Exercise description: Write the records out again, precisely as they stand.

───── Data for the task

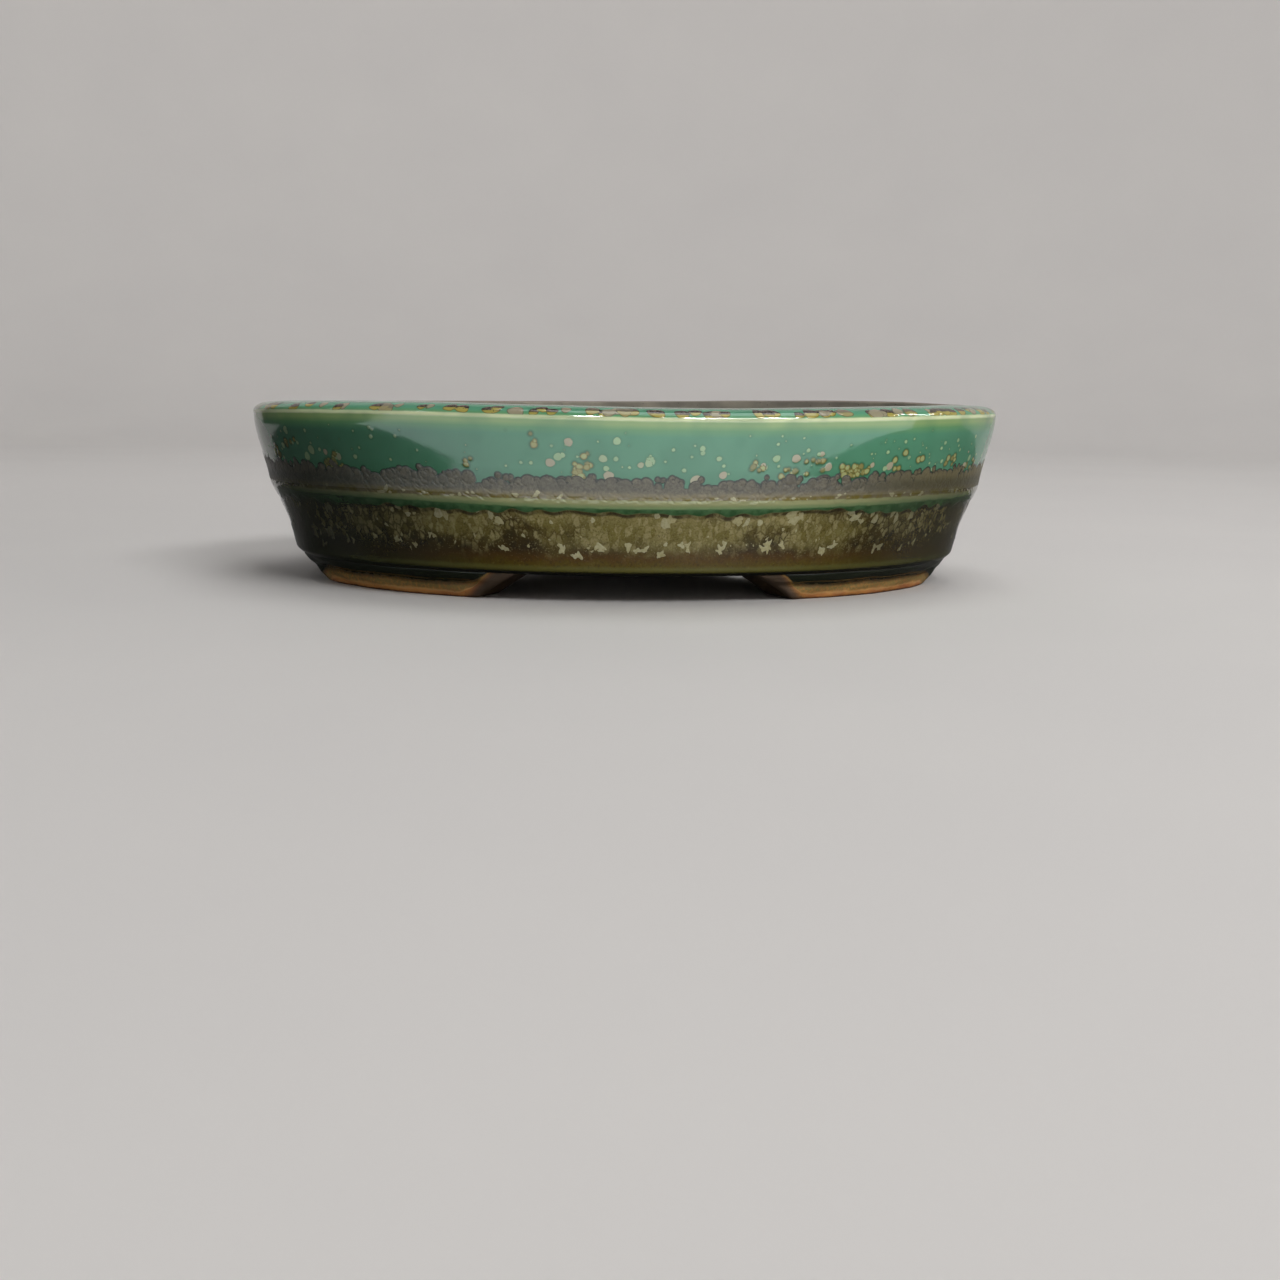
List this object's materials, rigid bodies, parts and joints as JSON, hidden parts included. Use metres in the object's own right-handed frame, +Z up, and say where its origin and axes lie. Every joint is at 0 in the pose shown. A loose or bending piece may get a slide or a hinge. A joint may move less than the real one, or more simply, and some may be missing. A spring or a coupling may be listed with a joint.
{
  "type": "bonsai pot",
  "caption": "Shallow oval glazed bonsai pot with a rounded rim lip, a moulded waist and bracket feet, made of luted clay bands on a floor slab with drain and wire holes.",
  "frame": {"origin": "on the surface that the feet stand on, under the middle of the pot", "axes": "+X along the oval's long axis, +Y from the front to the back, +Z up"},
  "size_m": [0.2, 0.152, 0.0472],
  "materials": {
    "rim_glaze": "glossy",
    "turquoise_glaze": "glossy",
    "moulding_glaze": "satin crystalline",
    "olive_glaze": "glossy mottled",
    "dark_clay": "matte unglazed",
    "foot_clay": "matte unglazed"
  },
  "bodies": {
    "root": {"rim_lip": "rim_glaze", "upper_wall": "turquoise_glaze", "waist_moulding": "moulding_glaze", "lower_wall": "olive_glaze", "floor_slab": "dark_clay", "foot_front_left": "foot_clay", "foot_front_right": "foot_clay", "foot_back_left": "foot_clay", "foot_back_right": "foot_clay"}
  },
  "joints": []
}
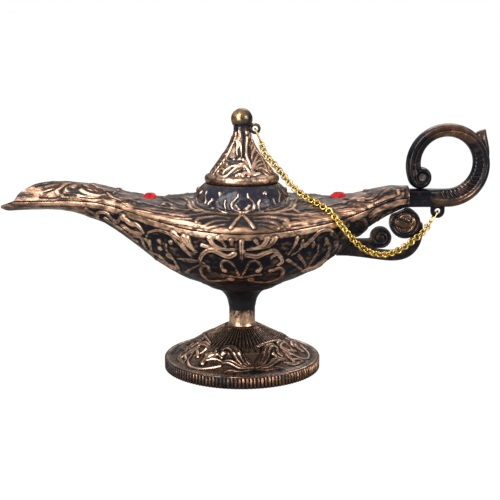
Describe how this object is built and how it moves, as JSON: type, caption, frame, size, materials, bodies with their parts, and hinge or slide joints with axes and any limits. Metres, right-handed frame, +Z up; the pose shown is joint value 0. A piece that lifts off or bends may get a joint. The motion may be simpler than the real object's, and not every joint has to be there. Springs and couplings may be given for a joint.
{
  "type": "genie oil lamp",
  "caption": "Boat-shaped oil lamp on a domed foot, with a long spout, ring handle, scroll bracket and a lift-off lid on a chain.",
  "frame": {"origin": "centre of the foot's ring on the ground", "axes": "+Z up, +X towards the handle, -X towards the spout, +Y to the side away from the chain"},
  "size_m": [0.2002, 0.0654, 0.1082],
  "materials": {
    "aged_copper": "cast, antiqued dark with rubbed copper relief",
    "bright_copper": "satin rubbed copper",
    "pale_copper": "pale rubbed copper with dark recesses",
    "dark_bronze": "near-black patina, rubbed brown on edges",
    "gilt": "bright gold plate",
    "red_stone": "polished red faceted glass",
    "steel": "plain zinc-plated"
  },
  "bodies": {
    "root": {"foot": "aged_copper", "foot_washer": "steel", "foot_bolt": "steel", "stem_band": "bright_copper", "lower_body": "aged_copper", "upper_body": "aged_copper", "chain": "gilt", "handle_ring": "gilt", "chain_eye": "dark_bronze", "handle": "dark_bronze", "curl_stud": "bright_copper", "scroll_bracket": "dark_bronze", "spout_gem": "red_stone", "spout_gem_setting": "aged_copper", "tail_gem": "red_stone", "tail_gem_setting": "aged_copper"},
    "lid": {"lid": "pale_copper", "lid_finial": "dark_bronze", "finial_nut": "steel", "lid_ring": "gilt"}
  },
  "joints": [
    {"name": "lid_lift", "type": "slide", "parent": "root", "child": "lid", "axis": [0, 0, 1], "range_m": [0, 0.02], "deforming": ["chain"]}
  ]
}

──────────

Completed task:
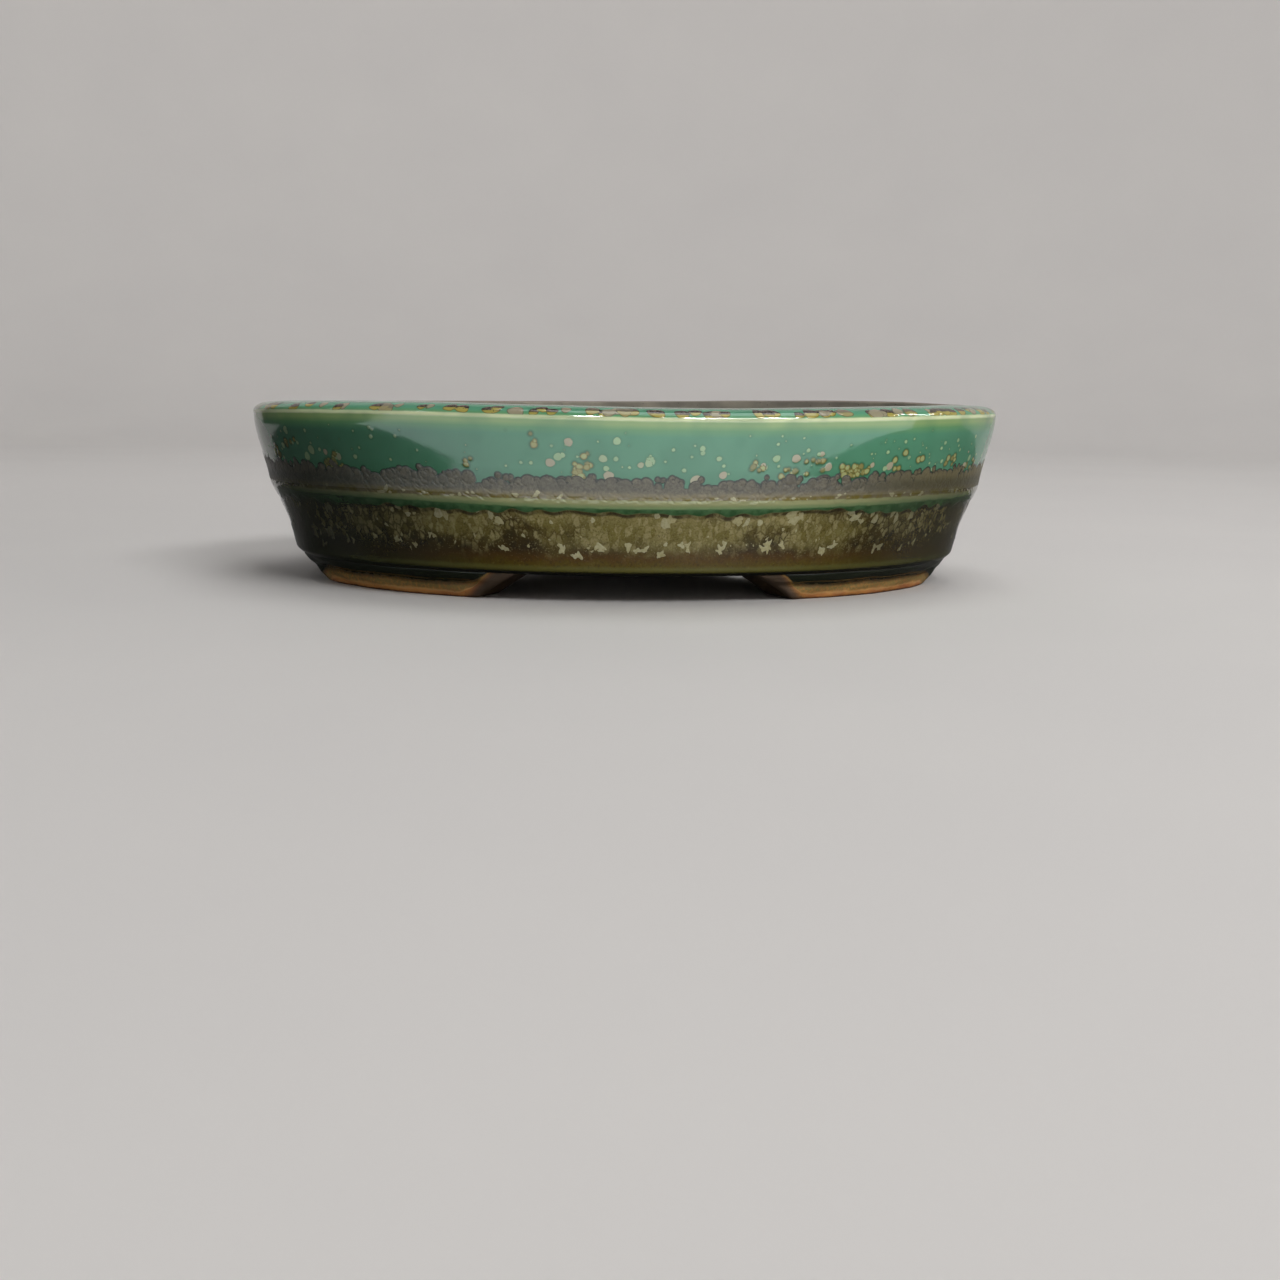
List this object's materials, rigid bodies, parts and joints as JSON, hidden parts included. Use metres in the object's own right-handed frame, +Z up, and say where its origin and axes lie. Every joint is at 0 in the pose shown. A loose or bending piece may get a slide or a hinge. A joint may move less than the real one, or more simply, and some may be missing. A spring or a coupling may be listed with a joint.
{
  "type": "bonsai pot",
  "caption": "Shallow oval glazed bonsai pot with a rounded rim lip, a moulded waist and bracket feet, made of luted clay bands on a floor slab with drain and wire holes.",
  "frame": {"origin": "on the surface that the feet stand on, under the middle of the pot", "axes": "+X along the oval's long axis, +Y from the front to the back, +Z up"},
  "size_m": [0.2, 0.152, 0.0472],
  "materials": {
    "rim_glaze": "glossy",
    "turquoise_glaze": "glossy",
    "moulding_glaze": "satin crystalline",
    "olive_glaze": "glossy mottled",
    "dark_clay": "matte unglazed",
    "foot_clay": "matte unglazed"
  },
  "bodies": {
    "root": {"rim_lip": "rim_glaze", "upper_wall": "turquoise_glaze", "waist_moulding": "moulding_glaze", "lower_wall": "olive_glaze", "floor_slab": "dark_clay", "foot_front_left": "foot_clay", "foot_front_right": "foot_clay", "foot_back_left": "foot_clay", "foot_back_right": "foot_clay"}
  },
  "joints": []
}
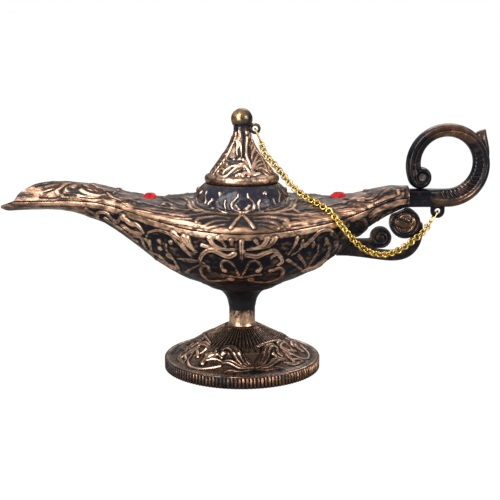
Describe how this object is built and how it moves, as JSON: type, caption, frame, size, materials, bodies with their parts, and hinge or slide joints with axes and any limits. Metres, right-handed frame, +Z up; the pose shown is joint value 0. A piece that lifts off or bends may get a joint. The motion may be simpler than the real object's, and not every joint has to be there. Springs and couplings may be given for a joint.
{
  "type": "genie oil lamp",
  "caption": "Boat-shaped oil lamp on a domed foot, with a long spout, ring handle, scroll bracket and a lift-off lid on a chain.",
  "frame": {"origin": "centre of the foot's ring on the ground", "axes": "+Z up, +X towards the handle, -X towards the spout, +Y to the side away from the chain"},
  "size_m": [0.2002, 0.0654, 0.1082],
  "materials": {
    "aged_copper": "cast, antiqued dark with rubbed copper relief",
    "bright_copper": "satin rubbed copper",
    "pale_copper": "pale rubbed copper with dark recesses",
    "dark_bronze": "near-black patina, rubbed brown on edges",
    "gilt": "bright gold plate",
    "red_stone": "polished red faceted glass",
    "steel": "plain zinc-plated"
  },
  "bodies": {
    "root": {"foot": "aged_copper", "foot_washer": "steel", "foot_bolt": "steel", "stem_band": "bright_copper", "lower_body": "aged_copper", "upper_body": "aged_copper", "chain": "gilt", "handle_ring": "gilt", "chain_eye": "dark_bronze", "handle": "dark_bronze", "curl_stud": "bright_copper", "scroll_bracket": "dark_bronze", "spout_gem": "red_stone", "spout_gem_setting": "aged_copper", "tail_gem": "red_stone", "tail_gem_setting": "aged_copper"},
    "lid": {"lid": "pale_copper", "lid_finial": "dark_bronze", "finial_nut": "steel", "lid_ring": "gilt"}
  },
  "joints": [
    {"name": "lid_lift", "type": "slide", "parent": "root", "child": "lid", "axis": [0, 0, 1], "range_m": [0, 0.02], "deforming": ["chain"]}
  ]
}